What you should do >> Look through the records below, count the lines with the word "Blender", and reply with only the number.

# # # #

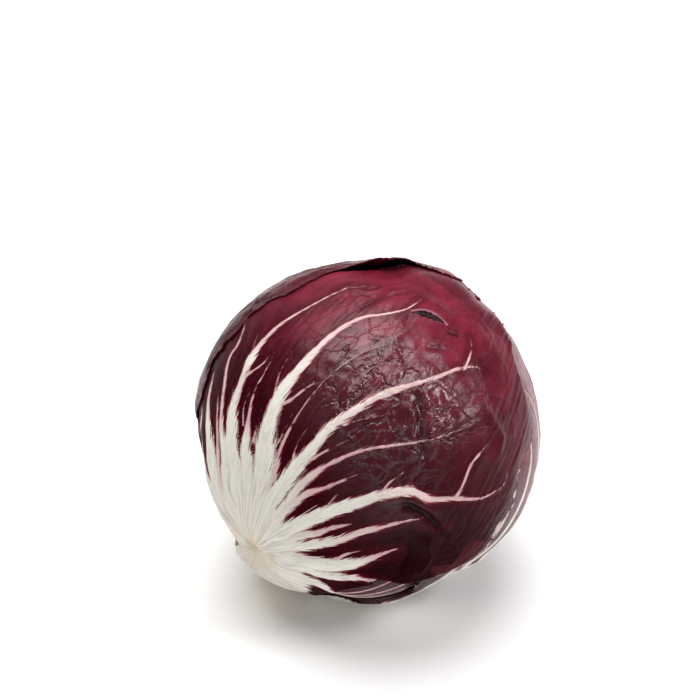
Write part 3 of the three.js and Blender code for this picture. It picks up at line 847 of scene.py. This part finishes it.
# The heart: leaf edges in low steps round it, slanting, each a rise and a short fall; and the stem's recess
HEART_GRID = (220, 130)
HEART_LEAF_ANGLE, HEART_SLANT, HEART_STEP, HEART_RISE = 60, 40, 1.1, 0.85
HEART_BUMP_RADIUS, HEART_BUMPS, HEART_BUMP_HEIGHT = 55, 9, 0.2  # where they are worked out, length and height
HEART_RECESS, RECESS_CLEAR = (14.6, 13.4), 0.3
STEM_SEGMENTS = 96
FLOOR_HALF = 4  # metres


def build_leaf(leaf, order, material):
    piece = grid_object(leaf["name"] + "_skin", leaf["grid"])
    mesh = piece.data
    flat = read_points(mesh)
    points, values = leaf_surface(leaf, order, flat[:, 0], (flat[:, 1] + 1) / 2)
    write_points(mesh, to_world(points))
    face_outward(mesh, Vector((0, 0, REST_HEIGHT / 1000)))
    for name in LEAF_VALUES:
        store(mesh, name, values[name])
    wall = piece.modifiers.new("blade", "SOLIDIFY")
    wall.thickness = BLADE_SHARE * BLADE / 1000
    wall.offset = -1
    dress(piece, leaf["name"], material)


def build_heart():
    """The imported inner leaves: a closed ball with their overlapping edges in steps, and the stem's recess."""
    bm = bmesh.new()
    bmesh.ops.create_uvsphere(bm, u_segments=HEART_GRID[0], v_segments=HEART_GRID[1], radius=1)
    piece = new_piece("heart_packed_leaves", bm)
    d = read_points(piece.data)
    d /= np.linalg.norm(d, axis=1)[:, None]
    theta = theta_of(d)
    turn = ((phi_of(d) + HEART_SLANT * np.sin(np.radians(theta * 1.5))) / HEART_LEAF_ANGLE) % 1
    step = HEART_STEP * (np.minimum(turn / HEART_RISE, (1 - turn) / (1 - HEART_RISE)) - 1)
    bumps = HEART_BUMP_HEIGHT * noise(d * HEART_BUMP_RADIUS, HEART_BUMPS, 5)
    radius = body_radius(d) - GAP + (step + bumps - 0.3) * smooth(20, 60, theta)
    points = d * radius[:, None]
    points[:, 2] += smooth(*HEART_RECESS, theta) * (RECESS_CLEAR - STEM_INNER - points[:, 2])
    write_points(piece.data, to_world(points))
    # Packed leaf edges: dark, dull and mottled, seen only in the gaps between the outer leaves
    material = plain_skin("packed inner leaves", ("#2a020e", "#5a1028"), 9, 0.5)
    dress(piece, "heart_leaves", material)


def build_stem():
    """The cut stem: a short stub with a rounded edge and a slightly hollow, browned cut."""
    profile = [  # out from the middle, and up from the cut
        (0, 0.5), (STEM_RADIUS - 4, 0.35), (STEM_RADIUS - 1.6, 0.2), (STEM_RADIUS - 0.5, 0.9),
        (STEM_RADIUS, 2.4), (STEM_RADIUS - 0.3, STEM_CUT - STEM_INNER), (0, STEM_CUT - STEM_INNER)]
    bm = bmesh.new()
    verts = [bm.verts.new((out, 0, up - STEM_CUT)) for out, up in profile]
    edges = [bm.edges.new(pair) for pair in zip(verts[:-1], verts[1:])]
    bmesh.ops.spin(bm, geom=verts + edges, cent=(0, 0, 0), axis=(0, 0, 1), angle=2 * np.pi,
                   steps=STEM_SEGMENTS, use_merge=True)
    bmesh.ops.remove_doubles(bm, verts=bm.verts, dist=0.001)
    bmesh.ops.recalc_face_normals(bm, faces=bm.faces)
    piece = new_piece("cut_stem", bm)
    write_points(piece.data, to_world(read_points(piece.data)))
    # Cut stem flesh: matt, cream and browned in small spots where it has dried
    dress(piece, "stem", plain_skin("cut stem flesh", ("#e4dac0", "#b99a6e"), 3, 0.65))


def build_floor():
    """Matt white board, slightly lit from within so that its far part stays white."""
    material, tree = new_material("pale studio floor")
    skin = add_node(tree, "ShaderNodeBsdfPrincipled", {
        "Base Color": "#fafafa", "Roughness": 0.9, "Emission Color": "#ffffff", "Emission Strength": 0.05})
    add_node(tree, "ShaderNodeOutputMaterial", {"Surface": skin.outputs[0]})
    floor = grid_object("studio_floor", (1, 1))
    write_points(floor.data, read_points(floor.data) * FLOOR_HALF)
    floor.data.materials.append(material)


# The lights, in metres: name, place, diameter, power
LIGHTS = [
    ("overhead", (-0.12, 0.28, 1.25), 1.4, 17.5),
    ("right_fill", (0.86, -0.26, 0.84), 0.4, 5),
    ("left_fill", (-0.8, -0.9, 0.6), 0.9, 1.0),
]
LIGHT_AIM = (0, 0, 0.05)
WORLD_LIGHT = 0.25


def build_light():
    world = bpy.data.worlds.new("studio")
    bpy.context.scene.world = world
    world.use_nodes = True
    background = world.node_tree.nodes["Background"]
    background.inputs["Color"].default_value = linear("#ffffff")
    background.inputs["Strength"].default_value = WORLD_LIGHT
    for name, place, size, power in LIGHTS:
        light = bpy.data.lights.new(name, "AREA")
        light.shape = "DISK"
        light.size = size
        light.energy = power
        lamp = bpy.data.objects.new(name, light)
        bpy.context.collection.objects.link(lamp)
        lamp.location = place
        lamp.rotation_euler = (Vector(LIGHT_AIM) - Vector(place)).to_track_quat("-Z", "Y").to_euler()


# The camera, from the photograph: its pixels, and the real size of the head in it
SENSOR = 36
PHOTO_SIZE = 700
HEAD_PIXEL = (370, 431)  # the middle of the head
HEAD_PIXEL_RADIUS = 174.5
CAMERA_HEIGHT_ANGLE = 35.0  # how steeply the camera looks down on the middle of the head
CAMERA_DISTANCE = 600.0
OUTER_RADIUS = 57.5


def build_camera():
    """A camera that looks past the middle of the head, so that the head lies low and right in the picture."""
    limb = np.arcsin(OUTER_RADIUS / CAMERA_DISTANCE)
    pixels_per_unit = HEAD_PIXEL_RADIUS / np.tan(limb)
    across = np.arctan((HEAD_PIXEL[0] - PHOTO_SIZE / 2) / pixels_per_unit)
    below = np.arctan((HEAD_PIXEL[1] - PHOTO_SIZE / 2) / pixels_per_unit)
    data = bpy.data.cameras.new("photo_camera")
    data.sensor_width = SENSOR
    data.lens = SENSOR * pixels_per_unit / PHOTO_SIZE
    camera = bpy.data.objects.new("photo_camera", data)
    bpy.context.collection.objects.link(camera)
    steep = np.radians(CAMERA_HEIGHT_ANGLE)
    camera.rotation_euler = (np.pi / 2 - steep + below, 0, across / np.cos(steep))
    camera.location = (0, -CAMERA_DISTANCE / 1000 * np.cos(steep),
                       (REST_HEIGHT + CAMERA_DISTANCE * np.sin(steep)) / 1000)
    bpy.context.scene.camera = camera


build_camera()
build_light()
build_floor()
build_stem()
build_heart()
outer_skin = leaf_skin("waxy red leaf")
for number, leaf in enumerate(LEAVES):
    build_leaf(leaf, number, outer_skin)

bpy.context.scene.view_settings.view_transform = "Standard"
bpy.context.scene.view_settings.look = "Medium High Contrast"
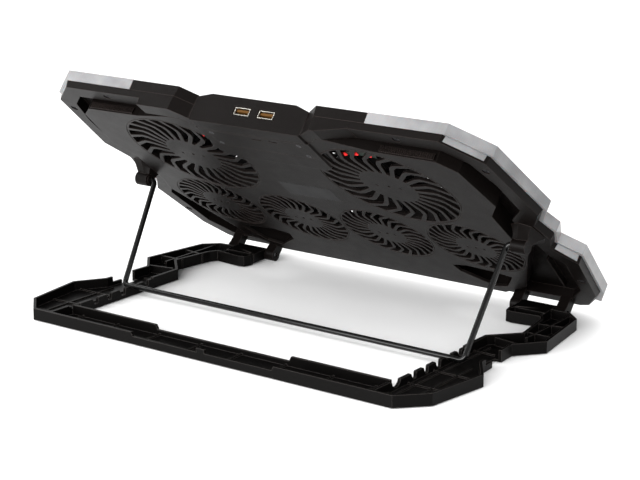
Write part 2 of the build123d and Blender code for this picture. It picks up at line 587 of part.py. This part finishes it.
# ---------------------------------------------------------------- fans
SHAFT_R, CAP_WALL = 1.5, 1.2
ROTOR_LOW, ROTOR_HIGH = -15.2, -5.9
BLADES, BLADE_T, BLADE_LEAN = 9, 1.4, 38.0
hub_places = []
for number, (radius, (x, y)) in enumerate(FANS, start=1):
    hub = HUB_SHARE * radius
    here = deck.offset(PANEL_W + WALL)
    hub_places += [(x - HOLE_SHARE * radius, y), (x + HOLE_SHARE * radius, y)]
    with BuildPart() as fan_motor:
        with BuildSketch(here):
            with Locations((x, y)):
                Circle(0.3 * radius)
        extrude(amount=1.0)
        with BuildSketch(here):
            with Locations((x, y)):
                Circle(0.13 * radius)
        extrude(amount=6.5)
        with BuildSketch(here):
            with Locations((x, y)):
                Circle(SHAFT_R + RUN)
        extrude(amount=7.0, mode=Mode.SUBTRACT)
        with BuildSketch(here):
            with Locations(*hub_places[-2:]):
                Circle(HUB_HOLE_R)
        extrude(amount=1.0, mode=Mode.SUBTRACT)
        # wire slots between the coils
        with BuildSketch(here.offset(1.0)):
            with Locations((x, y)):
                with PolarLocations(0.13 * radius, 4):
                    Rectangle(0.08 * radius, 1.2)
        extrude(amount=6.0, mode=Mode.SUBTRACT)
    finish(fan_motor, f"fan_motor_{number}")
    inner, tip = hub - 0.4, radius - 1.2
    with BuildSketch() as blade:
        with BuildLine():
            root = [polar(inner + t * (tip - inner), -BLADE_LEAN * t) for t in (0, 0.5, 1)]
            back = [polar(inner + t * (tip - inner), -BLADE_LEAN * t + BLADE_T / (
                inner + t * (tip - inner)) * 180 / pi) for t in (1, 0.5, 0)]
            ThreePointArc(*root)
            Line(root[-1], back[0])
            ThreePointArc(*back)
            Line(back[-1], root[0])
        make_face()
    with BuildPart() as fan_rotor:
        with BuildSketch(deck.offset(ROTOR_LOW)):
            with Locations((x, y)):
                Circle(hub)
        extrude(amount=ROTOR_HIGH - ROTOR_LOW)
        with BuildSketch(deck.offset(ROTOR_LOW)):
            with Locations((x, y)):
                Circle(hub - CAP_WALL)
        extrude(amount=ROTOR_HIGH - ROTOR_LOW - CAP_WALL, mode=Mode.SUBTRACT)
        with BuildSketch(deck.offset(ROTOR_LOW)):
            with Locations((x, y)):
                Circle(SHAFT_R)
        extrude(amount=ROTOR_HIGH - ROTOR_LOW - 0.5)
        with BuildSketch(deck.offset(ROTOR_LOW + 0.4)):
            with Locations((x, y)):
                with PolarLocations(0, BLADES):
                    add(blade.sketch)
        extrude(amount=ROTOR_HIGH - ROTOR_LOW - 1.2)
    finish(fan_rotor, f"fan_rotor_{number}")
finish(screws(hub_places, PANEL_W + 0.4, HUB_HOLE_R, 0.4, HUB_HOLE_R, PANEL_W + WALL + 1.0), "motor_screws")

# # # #

Response to the task >> 2